I have a dataframe. I want to group by rows on some columns and then form a count column and then get the max of counts and create a column for it and attach it to dataframe.
I tried:
df["max_pred"] = df.groupby(['fid','prefix','pred_text1'],
sort=False)["pred_text1"].transform("max")
However it lists a row with max repeat for pred_text1
, but I want the number of reparation for it
For example:
A B C
a d b
a d b
a d b
a d a
a d a
b b c
b b c
b b d
If I group the rows by A and B and then count C and get its max for each group and store that in new column F, I expect:
A B F E
a d 3 b
a d 3 b
a d 3 b
a d 3 b
a d 3 b
b b 2 c
b b 2 c
b b 2 c
Also, E shows the most frequent item specified by max value
CodePudding user response:
You can use groupby.transform
with value_counts
:
df['F'] = (df.groupby(['A', 'B'])['C']
.transform(lambda g: g.value_counts(sort=False).max())
)
Variant with collections.Counter
:
from collections import Counter
df['F'] = (df.groupby(['A', 'B'])['C']
.transform(lambda g: max(Counter(g).values()))
)
Output:
A B C F
0 a d b 3
1 a d b 3
2 a d b 3
3 a d a 3
4 a d a 3
5 b b c 2
6 b b c 2
7 b b d 2
update
I would use a merge
here:
cols = ['A', 'B']
out = df.merge(df.value_counts().groupby(cols).head(1)

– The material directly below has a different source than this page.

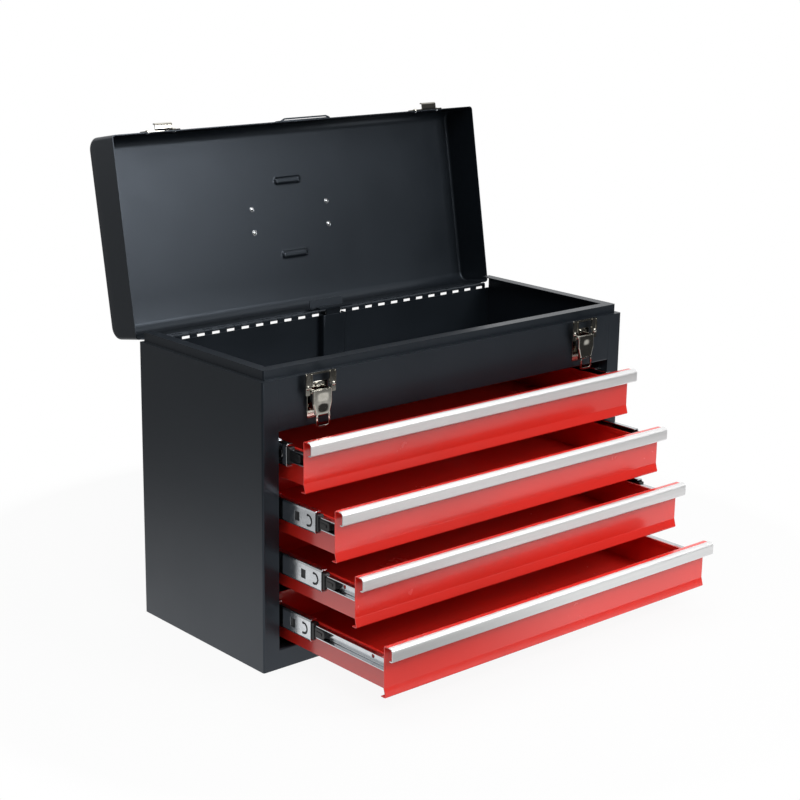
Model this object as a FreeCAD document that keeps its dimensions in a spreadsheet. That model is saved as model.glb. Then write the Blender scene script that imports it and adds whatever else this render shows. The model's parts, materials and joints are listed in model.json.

.reset_index(name='F').rename(columns={'C': 'E'})
)
Output:
A B C E F
0 a d b b 3
1 a d b b 3
2 a d b b 3
3 a d a b 3
4 a d a b 3
5 b b c c 2
6 b b c c 2
7 b b d c 2
CodePudding user response:
Another option is with get_dummies
; for large enough data, I'd expect @mozway's solution to scale better:
temp = (pd
.get_dummies(df, columns = ['C'], prefix="",prefix_sep="")
.groupby(['A','B'])
.transform('sum'))
(df
.drop(columns='C')
.assign(F=temp.max(1), E = temp.idxmax(1))
)
A B F E
0 a d 3 b
1 a d 3 b
2 a d 3 b
3 a d 3 b
4 a d 3 b
5 b b 2 c
6 b b 2 c
7 b b 2 c